The destruction of the rainforest
Every year across the world a forest area the size of England, about 32m acres, is destroyed or degraded.
About 40,000 hectares - roughly 150 square miles - are logged or burned to make way for agriculture or grazing on a daily basis.
In the past 60 years greed, wanton destruction and exploitation has seen about 50 per cent of the world's rainforests disappear.
Millions of hectares of rainforest in Malaysia, Indonesia, Thailand, Brazil and Africa containing a vast diversity of plants and animals have now been replaced by agricultural crops such as palm oil and soya.
The rush towards biofuels has helped palm oil becomes the world's premier fruit crop outstripping even the banana.
In EU countries alone it is estimated that consumption of plant-based fuels will soar from around 3m million tons at present to more than 30m tons by 2010.
Friends of the Earth says that Malaysia has becomes the world's largest producer of palm oil with almost half of its cultivated land turned over to plantations.
But it is fast being caught up by Indonesia which has about 6.5m hectares under oil palm plantation - an area which could double in size over the next 10 years.
Most of the world's palm oil is supplied by the two countries for use in food and health products but the growing demand for palm oil as a sustainable and alternative transport fuel is expected to result in even greater losses in the rainforests.
The palm oil industry is booming and global exports increased more than 50 percent from 1999 to 2004.
But the price has been the conversion of thousands of square miles of pristine and ancient tropical rainforests and most of the biodiversity they contained to regimented lines of lucrative palms.
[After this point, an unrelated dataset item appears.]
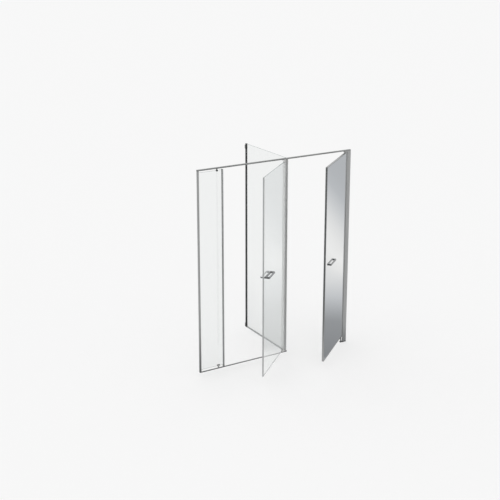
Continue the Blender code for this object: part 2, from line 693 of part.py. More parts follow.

Satellite images reveal bare and often barren areas which were once covered by thick and emerald-green forests and which teemed with life.
In many cases illegal plantations operated by criminal gangs, particularly in Indonesia, are blamed for consuming huge parts of the rainforests.
Ecologists fear that within the next 15 years, if nothing is done to stop the destruction, 98% of the rainforests of Indonesia and Malaysia will be gone.